NISO finds in this work a profound affinity: structure over spectacle, duration over impact, attention over noise. Wechsler’s pieces do not demand the gaze; they shape it. They require slowness, patience — a willingness to stay until what seemed mute begins to resonate. They do not occupy space; they open it.
There is also a curatorial echo: each compact module on wood or cardboard acts as a container for a larger whole. These are not mere paintings but constellations folded in on themselves. Before them, one does not imagine the infinite sprawl of a mural, but rather the intensity of a portable archive: a condensed world that, once unfolded, reorganises memory.
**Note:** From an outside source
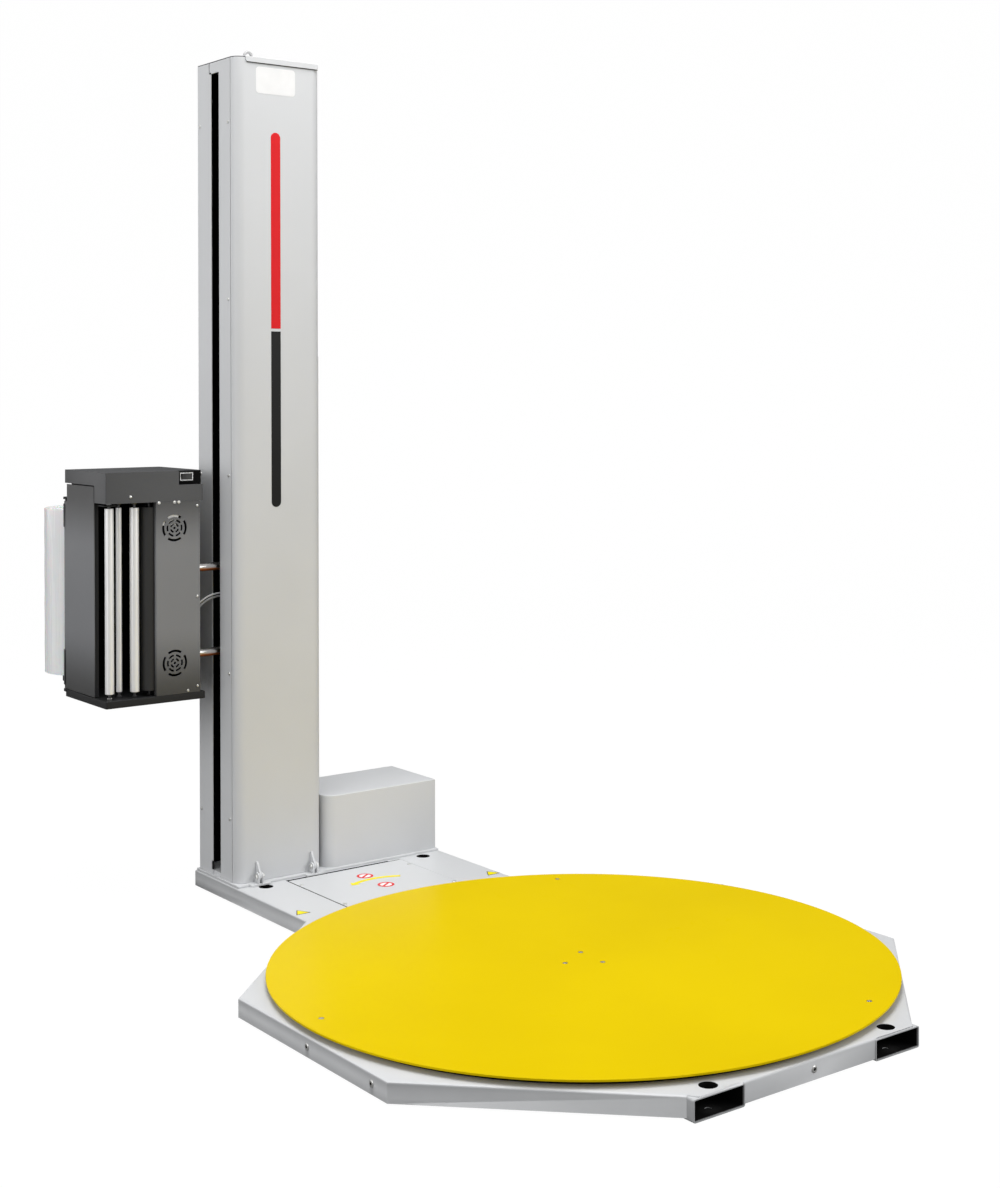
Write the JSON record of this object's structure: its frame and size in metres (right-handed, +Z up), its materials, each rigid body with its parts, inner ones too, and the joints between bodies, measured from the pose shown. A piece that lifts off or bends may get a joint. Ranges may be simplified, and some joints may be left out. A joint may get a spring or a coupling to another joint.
{
  "type": "turntable pallet wrapper",
  "caption": "Semi-automatic pallet wrapper: a low driven turntable on a floor deck, and a folding mast with a film carriage that travels up and down.",
  "frame": {"origin": "on the floor, on the turntable's axis", "axes": "+Z up, +Y from the turntable towards the mast, the film carriage on the -X side"},
  "size_m": [1.51, 2.486, 2.396],
  "materials": {
    "grey_paint": "satin light grey powder coat",
    "yellow_paint": "gloss yellow powder coat",
    "anthracite_paint": "fine texture anthracite powder coat",
    "galvanised_steel": "zinc plated",
    "bright_screw": "zinc plated",
    "black_steel": "black",
    "hard_chrome": "polished",
    "bearing_steel": "ground",
    "cast_hub": "machined cast iron",
    "motor_casting": "painted casting",
    "wheel_plastic": "cast polyamide",
    "roller_aluminium": "anodised",
    "roller_rubber": "ground rubber",
    "belt_rubber": "matte",
    "stretch_film": "wound clear film",
    "black_plastic": "moulded",
    "green_plastic": "moulded",
    "red_plastic": "moulded",
    "cable_sheath": "extruded"
  },
  "bodies": {
    "base": {"base_deck": "grey_paint", "fork_tubes": "grey_paint", "cross_members": "grey_paint", "hatch_plate": "grey_paint", "base_screws": "bright_screw", "centre_foot": "galvanised_steel", "wheel_mounts": "galvanised_steel", "mast_base_plate": "grey_paint", "mast_hinge": "galvanised_steel", "cabinet_cover": "grey_paint", "turn_gearmotor": "motor_casting", "drive_chain": "black_steel", "cable_gland": "black_plastic"},
    "turntable": {"turntable_plate": "yellow_paint", "turntable_hub": "cast_hub", "turntable_screws": "bright_screw", "hub_bearing": "bearing_steel", "hub_sprocket": "black_steel", "wheel_track": "galvanised_steel"},
    "mast": {"mast_front_cover": "grey_paint", "mast_side_strips": "grey_paint", "mast_back_panel": "grey_paint", "mast_right_panel": "grey_paint", "mast_cap": "grey_paint", "lifting_eye": "galvanised_steel", "mast_foot": "grey_paint", "mast_screws": "bright_screw", "side_cover": "grey_paint", "guide_rails": "hard_chrome", "lift_gearmotor": "motor_casting", "lift_belt": "belt_rubber"},
    "carriage": {"trolley": "galvanised_steel", "arm_rods": "hard_chrome", "carriage_cables": "cable_sheath", "carriage_tray": "anthracite_paint", "gear_housing": "anthracite_paint", "gear_cover": "anthracite_paint", "carriage_head": "anthracite_paint", "carriage_pins": "bearing_steel", "carriage_screws": "bright_screw", "prestretch_motor": "motor_casting", "film_mandrel": "black_plastic"},
    "drive_sprocket": {"drive_sprocket": "black_steel"},
    "start_button": {"start_button": "green_plastic"},
    "stop_button": {"stop_button": "red_plastic"},
    "pulley_top": {"pulley_top": "roller_aluminium"},
    "pulley_bottom": {"pulley_bottom": "roller_aluminium"},
    "exit_roller": {"exit_roller": "roller_aluminium"},
    "idler_roller": {"idler_roller": "roller_aluminium"},
    "feed_roller": {"feed_roller": "roller_aluminium"},
    "rubber_roller": {"rubber_roller": "roller_rubber"},
    "film_roll": {"film_roll": "stretch_film"},
    "door": {"door": "anthracite_paint"},
    "rocker_switch": {"rocker_switch": "black_plastic"},
    "support_wheel_1": {"support_wheel_1": "wheel_plastic"},
    "support_wheel_2": {"support_wheel_2": "wheel_plastic"},
    "support_wheel_3": {"support_wheel_3": "wheel_plastic"},
    "support_wheel_4": {"support_wheel_4": "wheel_plastic"},
    "support_wheel_5": {"support_wheel_5": "wheel_plastic"},
    "support_wheel_6": {"support_wheel_6": "wheel_plastic"}
  },
  "joints": [
    {"name": "turntable_spin", "type": "hinge", "parent": "base", "child": "turntable", "pos_m": [0, 0, 0.063], "axis": [0, 0, 1], "continuous": true},
    {"name": "support_wheel_1_spin", "type": "hinge", "parent": "base", "child": "support_wheel_1", "pos_m": [0.64, 0, 0.0377], "axis": [1, 0, 0], "continuous": true},
    {"name": "support_wheel_2_spin", "type": "hinge", "parent": "base", "child": "support_wheel_2", "pos_m": [0.41138, 0.49027, 0.0377], "axis": [0.6428, 0.766, 0], "continuous": true},
    {"name": "support_wheel_3_spin", "type": "hinge", "parent": "base", "child": "support_wheel_3", "pos_m": [-0.41138, 0.49027, 0.0377], "axis": [-0.6428, 0.766, 0], "continuous": true},
    {"name": "support_wheel_4_spin", "type": "hinge", "parent": "base", "child": "support_wheel_4", "pos_m": [-0.64, 0, 0.0377], "axis": [-1, 0, 0], "continuous": true},
    {"name": "support_wheel_5_spin", "type": "hinge", "parent": "base", "child": "support_wheel_5", "pos_m": [-0.41138, -0.49027, 0.0377], "axis": [-0.6428, -0.766, 0], "continuous": true},
    {"name": "support_wheel_6_spin", "type": "hinge", "parent": "base", "child": "support_wheel_6", "pos_m": [0.41138, -0.49027, 0.0377], "axis": [0.6428, -0.766, 0], "continuous": true},
    {"name": "drive_sprocket_spin", "type": "hinge", "parent": "base", "child": "drive_sprocket", "pos_m": [0.11, 1.24, 0.02], "axis": [0, 0, 1], "continuous": true},
    {"name": "mast_fold", "type": "hinge", "parent": "base", "child": "mast", "pos_m": [-0.181, 1.104, 0.074], "axis": [1, 0, 0], "range_deg": [0, 90]},
    {"name": "carriage_lift", "type": "slide", "parent": "mast", "child": "carriage", "axis": [0, 0, 1], "range_m": [-0.44, 1.08]},
    {"name": "pulley_top_spin", "type": "hinge", "parent": "mast", "child": "pulley_top", "pos_m": [-0.186, 1.244, 2.28], "axis": [1, 0, 0], "continuous": true},
    {"name": "pulley_bottom_spin", "type": "hinge", "parent": "mast", "child": "pulley_bottom", "pos_m": [-0.186, 1.244, 0.13], "axis": [1, 0, 0], "continuous": true},
    {"name": "start_press", "type": "slide", "parent": "mast", "child": "start_button", "axis": [-1, 0, 0], "range_m": [0, 0.004], "stiffness_N_per_m": 400},
    {"name": "stop_press", "type": "slide", "parent": "mast", "child": "stop_button", "axis": [-1, 0, 0], "range_m": [0, 0.004], "stiffness_N_per_m": 600},
    {"name": "exit_roller_spin", "type": "hinge", "parent": "carriage", "child": "exit_roller", "pos_m": [-0.649, 1.24, 0.856], "axis": [0, 0, 1], "continuous": true},
    {"name": "idler_roller_spin", "type": "hinge", "parent": "carriage", "child": "idler_roller", "pos_m": [-0.6115, 1.262, 0.856], "axis": [0, 0, 1], "continuous": true},
    {"name": "feed_roller_spin", "type": "hinge", "parent": "carriage", "child": "feed_roller", "pos_m": [-0.577, 1.238, 0.856], "axis": [0, 0, 1], "continuous": true},
    {"name": "rubber_roller_spin", "type": "hinge", "parent": "carriage", "child": "rubber_roller", "pos_m": [-0.53, 1.245, 0.856], "axis": [0, 0, 1], "continuous": true},
    {"name": "film_roll_spin", "type": "hinge", "parent": "carriage", "child": "film_roll", "pos_m": [-0.552, 1.61, 0.85], "axis": [0, 0, 1], "continuous": true},
    {"name": "door_swing", "type": "hinge", "parent": "carriage", "child": "door", "pos_m": [-0.664, 1.494, 0.85], "axis": [0, 0, -1], "range_deg": [0, 110]},
    {"name": "rocker_tilt", "type": "hinge", "parent": "carriage", "child": "rocker_switch", "pos_m": [-0.4295, 1.2215, 1.189], "axis": [0, 0, 1], "range_deg": [-20, 0]}
  ],
  "couplings": [
    {"joint": "support_wheel_1_spin", "follows": "turntable_spin", "ratio": -29.091},
    {"joint": "support_wheel_2_spin", "follows": "turntable_spin", "ratio": -29.091},
    {"joint": "support_wheel_3_spin", "follows": "turntable_spin", "ratio": -29.091},
    {"joint": "support_wheel_4_spin", "follows": "turntable_spin", "ratio": -29.091},
    {"joint": "support_wheel_5_spin", "follows": "turntable_spin", "ratio": -29.091},
    {"joint": "support_wheel_6_spin", "follows": "turntable_spin", "ratio": -29.091},
    {"joint": "drive_sprocket_spin", "follows": "turntable_spin", "ratio": 3},
    {"joint": "pulley_top_spin", "follows": "carriage_lift", "rad_per_m": -33.557},
    {"joint": "pulley_bottom_spin", "follows": "carriage_lift", "rad_per_m": -33.557}
  ]
}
This exhibition makes that principle visible: the large dark field concentrates; the medium works articulate; the smallest guard. Everything fits, everything circulates, everything recomposes itself before the eye.
In an age of visual saturation, Poetics of Subtraction proposes another economy: not to add signs, but to let those that remain breathe; not to explain, but to allow appearance; not to impose meaning, but to hold its possibility. For those who linger close, silence reveals itself as matter. Light does more than illuminate; it beats. And beyond discourse, what endures — in the work and in us — is precisely this: a presence that cannot be possessed, yet cannot be dismissed.
Perhaps it is this presence — without dogma, without altar, without ritual — that brings Wechsler close to other travellers of the essential. Formal distance becomes irrelevant: the suspended calligraphy of Cy Twombly, the breathed silences of Agnes Martin, the material turned prayer in Antoni Tàpies, the visionary alphabets of Henri Michaux — all seem, at their core, to touch the same terrain. A place where form does not persuade but persists; where light writes without ink; where matter guards, without sealing, a secret left unnamed. A place where, as in these works, the visible is only the skin of something that never stops beating.